HISTORY of the A.p.B.T. and the OFRN STRAIN. / OFRN 1967.
« Last post by D.M. Norrod on December 16, 2015, 09:46:43 AM »
"Regardless of one's historical perspective, these old amber-eyed, red-nosed, red-toe-nailed, red-coated dogs represent some of the most significant pit bull history and
 tradition that stands on four legs today."
 McNolty - 30-30 Journal (1967)
Pavle Barta I hope, that this is going to be interesting to someone. Smile Stoicevic Bojan mentioned me regarding the APBTs history, so I'll write a word or two...

Now how can someone speak about a breed when they aren't even from this country?

 Speaking about the origins of the APBT and two different general opinions, both of them are right in some way. How can it be so? I’ll try to explain. Naturally, we won’t agree on every aspect. Olde English Bulldogge was predominantly white dog with brindle or color patches. If you look at the old pictures, it is very rare that there are animals of different color (sometimes predominantly brindle).

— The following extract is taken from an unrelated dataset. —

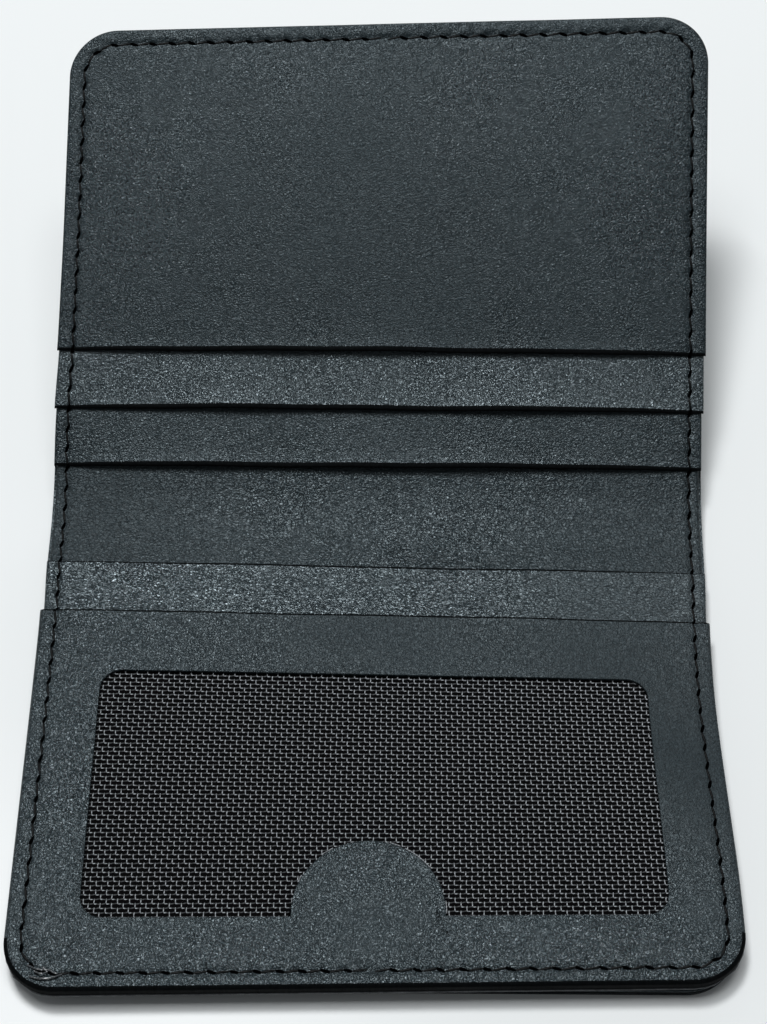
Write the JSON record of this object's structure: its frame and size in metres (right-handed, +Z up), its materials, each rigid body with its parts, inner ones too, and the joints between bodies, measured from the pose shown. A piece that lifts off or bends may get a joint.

The person is referring to the current breed of dog Olde English Bulldogge, the original English Bulldog was brindle. With a red or brown back ground behind the brindle strips. He look nothing like the breed you see today of Olde English Bulldogge as in the movie Turner and Hooch staring Tom Hanks.
 The colors marking he is referring often appear of the dogs from the county of Staffordshire England where they were brindle and white.

 There were no solid old English bulldogs, black bulldogs, red bulldogs, black and tan or fawn etc. You will also notice that the old working terriers were mostly black, fawn, yellow, black and ten and white with colored patches. I know that Richard Stratton said one thing, but on the other hand, John Colby said something completely different. I respect Richard Stratton of course, but in my
 opinion his point of view is rather romantic.
I described the color origin on my forum:

 What John Colby wrote was his confusion between the history of the English Bull Terrier (like Spuds McKenzie, Budweiser commercials) who descended from the English Bulldog and the English White Terrier, now extinct..
 John Colby was one of the founding members of the AST with AKC.
 They ban red, liver colored, red nose, black & tan, dogs with more then 80% white or all white on them.
 Years later these same dogs started to produce red/red nose dogs where the Irish influence had already been bred into them.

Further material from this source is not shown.